**REQUIREMENTS:**
Reproduce, word for word, every line from the first one down to the line containing "return lay((side *", and nothing else.
----
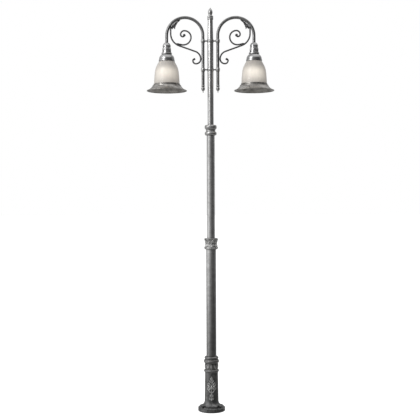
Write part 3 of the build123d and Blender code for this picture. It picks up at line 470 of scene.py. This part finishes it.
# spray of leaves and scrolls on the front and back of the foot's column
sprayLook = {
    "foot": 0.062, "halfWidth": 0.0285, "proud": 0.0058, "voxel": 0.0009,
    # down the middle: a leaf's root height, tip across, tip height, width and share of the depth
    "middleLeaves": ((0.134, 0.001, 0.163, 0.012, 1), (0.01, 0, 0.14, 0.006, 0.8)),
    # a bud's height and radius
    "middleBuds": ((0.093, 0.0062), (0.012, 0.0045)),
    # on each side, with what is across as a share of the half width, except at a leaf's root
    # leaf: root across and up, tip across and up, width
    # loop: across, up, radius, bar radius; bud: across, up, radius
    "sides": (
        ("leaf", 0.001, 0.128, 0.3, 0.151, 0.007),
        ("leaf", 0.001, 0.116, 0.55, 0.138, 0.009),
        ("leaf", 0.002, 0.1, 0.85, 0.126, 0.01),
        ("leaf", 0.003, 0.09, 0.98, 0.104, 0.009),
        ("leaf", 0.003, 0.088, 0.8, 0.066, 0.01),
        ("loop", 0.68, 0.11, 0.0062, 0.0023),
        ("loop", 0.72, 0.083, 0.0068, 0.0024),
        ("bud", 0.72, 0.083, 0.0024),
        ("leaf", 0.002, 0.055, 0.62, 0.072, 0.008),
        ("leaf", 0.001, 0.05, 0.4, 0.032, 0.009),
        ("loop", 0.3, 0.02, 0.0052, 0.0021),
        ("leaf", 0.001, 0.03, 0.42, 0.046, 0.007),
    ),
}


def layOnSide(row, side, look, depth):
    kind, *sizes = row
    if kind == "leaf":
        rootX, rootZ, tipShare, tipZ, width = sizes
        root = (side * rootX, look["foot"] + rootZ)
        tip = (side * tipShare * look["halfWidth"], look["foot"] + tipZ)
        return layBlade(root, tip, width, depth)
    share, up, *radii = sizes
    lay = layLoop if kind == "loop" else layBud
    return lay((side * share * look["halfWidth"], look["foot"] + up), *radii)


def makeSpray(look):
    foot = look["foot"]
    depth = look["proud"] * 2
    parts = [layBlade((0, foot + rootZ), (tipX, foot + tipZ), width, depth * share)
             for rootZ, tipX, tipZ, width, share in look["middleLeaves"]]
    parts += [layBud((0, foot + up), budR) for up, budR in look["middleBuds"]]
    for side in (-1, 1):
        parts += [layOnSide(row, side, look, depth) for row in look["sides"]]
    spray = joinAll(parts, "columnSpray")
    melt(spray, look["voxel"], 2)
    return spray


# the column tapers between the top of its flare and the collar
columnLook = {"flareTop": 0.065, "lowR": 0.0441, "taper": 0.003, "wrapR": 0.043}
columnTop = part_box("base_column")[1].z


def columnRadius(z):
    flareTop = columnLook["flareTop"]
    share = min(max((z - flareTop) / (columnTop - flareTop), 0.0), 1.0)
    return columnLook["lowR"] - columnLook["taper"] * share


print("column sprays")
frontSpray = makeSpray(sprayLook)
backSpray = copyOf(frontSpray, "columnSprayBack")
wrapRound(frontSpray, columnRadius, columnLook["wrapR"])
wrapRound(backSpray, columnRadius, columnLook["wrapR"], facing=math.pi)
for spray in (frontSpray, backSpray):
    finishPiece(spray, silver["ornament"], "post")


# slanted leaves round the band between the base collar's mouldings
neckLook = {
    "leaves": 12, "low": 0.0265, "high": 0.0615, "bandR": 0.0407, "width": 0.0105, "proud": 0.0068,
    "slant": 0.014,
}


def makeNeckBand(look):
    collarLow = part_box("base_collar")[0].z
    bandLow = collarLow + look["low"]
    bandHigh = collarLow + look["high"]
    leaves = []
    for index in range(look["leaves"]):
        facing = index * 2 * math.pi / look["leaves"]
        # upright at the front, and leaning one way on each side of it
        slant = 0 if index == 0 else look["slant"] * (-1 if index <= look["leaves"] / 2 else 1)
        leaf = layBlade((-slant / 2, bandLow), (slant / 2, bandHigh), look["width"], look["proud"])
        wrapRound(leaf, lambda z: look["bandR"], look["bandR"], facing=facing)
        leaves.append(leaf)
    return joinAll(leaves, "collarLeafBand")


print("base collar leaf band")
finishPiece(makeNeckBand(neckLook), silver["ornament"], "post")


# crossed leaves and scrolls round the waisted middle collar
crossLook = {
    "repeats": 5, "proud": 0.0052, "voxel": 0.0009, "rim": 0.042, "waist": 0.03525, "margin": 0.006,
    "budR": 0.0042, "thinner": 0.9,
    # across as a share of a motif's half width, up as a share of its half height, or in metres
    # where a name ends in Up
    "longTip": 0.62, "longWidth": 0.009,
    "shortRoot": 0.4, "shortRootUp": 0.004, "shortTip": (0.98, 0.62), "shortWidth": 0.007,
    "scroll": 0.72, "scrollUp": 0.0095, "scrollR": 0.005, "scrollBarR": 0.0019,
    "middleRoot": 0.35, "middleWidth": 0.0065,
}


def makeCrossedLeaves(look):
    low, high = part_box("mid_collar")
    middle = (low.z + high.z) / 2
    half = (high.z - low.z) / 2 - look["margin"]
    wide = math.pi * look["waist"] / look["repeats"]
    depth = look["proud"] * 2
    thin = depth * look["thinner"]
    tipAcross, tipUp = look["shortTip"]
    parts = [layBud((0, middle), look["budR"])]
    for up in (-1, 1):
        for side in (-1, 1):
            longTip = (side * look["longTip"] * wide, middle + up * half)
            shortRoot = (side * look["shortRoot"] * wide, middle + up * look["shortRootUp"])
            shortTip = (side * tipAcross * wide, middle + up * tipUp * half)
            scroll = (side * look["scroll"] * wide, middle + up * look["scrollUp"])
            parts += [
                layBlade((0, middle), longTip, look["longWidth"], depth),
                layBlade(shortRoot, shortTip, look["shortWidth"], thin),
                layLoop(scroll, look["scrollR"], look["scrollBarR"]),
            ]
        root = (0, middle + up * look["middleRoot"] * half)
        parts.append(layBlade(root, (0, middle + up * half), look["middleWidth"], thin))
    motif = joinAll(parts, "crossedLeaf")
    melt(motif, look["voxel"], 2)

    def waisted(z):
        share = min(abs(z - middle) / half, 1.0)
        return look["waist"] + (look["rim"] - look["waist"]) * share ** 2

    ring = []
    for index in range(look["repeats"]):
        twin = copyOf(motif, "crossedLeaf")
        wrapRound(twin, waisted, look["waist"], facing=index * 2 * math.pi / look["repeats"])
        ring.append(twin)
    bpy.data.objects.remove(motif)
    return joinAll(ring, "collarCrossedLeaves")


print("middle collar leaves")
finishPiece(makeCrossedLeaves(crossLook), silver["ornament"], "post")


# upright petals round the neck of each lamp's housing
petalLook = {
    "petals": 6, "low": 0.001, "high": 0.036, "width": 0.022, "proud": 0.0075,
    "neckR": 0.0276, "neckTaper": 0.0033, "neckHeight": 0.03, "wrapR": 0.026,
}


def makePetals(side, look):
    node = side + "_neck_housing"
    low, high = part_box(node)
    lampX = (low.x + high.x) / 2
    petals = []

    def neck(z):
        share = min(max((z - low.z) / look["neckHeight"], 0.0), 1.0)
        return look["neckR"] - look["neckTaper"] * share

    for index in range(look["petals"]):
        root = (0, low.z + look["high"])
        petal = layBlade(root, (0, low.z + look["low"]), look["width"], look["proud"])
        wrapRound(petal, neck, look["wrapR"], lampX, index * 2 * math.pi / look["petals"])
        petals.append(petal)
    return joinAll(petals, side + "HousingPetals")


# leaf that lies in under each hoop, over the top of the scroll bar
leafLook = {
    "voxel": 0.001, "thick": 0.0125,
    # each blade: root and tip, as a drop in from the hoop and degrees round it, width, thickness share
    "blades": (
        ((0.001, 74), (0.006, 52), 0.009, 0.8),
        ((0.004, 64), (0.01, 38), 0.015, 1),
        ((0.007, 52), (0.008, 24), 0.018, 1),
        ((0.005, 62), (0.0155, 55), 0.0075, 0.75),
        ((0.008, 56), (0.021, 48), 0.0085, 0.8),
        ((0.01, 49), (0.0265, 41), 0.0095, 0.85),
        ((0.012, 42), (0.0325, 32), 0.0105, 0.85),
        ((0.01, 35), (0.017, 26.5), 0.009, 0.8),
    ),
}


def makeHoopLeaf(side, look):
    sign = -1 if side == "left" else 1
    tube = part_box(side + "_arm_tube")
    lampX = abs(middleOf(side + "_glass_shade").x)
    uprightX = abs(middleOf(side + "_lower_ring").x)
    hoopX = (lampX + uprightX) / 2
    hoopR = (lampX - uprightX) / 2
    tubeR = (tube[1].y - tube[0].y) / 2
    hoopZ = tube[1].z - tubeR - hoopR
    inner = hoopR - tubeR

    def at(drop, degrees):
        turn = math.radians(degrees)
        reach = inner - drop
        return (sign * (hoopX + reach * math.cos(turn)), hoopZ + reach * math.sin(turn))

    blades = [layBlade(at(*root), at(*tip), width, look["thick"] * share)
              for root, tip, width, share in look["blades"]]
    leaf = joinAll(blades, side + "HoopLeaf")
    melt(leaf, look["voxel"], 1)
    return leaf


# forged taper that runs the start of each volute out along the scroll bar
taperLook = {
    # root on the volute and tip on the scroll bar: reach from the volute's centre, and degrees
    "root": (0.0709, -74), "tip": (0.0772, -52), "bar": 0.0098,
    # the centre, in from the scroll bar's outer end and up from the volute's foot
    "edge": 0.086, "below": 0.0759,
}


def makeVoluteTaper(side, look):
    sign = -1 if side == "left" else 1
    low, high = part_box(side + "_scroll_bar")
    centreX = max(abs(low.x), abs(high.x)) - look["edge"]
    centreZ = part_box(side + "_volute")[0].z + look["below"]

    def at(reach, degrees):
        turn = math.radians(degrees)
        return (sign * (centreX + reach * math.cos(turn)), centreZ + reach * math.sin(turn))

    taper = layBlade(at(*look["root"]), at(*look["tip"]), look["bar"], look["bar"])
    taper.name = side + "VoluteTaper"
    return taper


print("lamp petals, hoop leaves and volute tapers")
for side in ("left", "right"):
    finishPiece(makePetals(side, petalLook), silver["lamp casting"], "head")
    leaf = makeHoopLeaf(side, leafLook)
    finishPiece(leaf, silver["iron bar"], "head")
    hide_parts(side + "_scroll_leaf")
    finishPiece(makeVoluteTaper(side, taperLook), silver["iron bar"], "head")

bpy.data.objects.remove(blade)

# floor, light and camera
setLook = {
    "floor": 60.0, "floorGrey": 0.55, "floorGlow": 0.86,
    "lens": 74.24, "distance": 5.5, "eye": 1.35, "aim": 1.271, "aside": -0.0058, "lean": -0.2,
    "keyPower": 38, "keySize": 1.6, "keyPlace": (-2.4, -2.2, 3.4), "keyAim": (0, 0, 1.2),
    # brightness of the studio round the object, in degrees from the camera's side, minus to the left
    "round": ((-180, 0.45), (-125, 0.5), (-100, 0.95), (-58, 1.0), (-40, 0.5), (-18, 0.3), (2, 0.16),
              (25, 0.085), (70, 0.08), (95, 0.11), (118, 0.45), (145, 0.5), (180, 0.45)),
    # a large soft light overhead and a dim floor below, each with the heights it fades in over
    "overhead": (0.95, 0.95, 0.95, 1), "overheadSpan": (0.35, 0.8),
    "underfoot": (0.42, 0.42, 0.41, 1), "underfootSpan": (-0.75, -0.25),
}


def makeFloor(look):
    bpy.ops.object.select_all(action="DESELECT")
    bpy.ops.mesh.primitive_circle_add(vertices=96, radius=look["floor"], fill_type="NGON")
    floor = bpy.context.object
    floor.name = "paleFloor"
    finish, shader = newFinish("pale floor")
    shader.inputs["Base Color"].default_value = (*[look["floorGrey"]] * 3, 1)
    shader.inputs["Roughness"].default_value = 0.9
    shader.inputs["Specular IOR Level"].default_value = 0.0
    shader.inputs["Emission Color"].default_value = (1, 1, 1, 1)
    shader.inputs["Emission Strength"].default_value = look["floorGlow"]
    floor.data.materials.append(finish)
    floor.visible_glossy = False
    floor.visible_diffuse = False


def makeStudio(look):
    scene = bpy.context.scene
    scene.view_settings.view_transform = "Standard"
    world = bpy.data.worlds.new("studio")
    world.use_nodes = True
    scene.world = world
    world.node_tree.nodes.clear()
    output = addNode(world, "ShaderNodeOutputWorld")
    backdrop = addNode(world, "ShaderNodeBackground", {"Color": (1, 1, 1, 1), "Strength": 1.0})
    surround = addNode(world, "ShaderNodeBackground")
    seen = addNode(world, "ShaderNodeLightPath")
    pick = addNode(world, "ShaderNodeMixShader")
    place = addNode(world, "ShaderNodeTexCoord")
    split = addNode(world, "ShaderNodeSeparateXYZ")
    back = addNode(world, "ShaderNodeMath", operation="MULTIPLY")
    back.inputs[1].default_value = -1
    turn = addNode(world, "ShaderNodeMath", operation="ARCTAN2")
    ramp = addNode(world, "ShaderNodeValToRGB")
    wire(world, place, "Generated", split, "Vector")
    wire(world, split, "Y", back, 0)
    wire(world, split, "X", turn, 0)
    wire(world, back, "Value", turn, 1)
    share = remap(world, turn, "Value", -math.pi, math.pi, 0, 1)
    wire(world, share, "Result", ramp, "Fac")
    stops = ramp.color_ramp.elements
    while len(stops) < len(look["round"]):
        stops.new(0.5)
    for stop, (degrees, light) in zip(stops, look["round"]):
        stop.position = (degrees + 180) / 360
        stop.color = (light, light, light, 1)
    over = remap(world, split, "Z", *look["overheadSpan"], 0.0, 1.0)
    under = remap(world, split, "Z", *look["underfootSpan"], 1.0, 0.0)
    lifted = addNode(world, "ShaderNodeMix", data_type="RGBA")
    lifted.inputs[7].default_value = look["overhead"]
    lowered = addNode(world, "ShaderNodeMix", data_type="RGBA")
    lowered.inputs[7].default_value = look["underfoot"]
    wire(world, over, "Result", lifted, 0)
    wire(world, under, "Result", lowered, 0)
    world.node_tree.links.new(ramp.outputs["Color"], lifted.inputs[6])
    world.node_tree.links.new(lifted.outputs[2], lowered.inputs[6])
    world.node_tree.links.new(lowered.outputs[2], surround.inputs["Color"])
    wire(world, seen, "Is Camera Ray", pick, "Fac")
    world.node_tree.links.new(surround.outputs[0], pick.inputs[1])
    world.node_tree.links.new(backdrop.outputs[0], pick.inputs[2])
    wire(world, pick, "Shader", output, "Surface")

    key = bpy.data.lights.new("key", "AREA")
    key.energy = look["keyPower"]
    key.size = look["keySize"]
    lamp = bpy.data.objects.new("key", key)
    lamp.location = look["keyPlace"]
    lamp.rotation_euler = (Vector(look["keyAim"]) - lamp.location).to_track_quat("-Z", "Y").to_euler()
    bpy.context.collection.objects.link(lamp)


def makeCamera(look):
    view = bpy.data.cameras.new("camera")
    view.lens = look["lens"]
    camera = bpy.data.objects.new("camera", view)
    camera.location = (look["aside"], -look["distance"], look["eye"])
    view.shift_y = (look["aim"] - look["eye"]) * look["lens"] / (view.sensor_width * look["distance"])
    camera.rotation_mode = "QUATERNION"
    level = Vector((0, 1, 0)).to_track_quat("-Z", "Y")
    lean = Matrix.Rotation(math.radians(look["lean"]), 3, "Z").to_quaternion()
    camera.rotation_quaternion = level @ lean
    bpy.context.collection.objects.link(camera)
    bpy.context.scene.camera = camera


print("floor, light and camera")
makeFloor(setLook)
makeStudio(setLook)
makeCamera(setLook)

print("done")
----
**RESULT:**
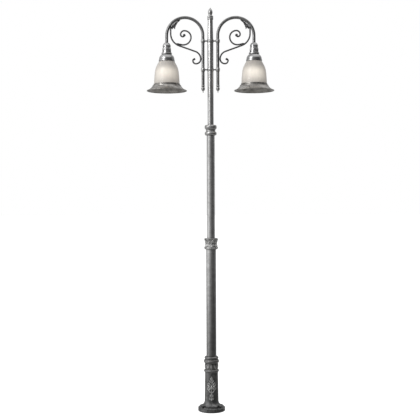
Write part 3 of the build123d and Blender code for this picture. It picks up at line 470 of scene.py. This part finishes it.
# spray of leaves and scrolls on the front and back of the foot's column
sprayLook = {
    "foot": 0.062, "halfWidth": 0.0285, "proud": 0.0058, "voxel": 0.0009,
    # down the middle: a leaf's root height, tip across, tip height, width and share of the depth
    "middleLeaves": ((0.134, 0.001, 0.163, 0.012, 1), (0.01, 0, 0.14, 0.006, 0.8)),
    # a bud's height and radius
    "middleBuds": ((0.093, 0.0062), (0.012, 0.0045)),
    # on each side, with what is across as a share of the half width, except at a leaf's root
    # leaf: root across and up, tip across and up, width
    # loop: across, up, radius, bar radius; bud: across, up, radius
    "sides": (
        ("leaf", 0.001, 0.128, 0.3, 0.151, 0.007),
        ("leaf", 0.001, 0.116, 0.55, 0.138, 0.009),
        ("leaf", 0.002, 0.1, 0.85, 0.126, 0.01),
        ("leaf", 0.003, 0.09, 0.98, 0.104, 0.009),
        ("leaf", 0.003, 0.088, 0.8, 0.066, 0.01),
        ("loop", 0.68, 0.11, 0.0062, 0.0023),
        ("loop", 0.72, 0.083, 0.0068, 0.0024),
        ("bud", 0.72, 0.083, 0.0024),
        ("leaf", 0.002, 0.055, 0.62, 0.072, 0.008),
        ("leaf", 0.001, 0.05, 0.4, 0.032, 0.009),
        ("loop", 0.3, 0.02, 0.0052, 0.0021),
        ("leaf", 0.001, 0.03, 0.42, 0.046, 0.007),
    ),
}


def layOnSide(row, side, look, depth):
    kind, *sizes = row
    if kind == "leaf":
        rootX, rootZ, tipShare, tipZ, width = sizes
        root = (side * rootX, look["foot"] + rootZ)
        tip = (side * tipShare * look["halfWidth"], look["foot"] + tipZ)
        return layBlade(root, tip, width, depth)
    share, up, *radii = sizes
    lay = layLoop if kind == "loop" else layBud
    return lay((side * share * look["halfWidth"], look["foot"] + up), *radii)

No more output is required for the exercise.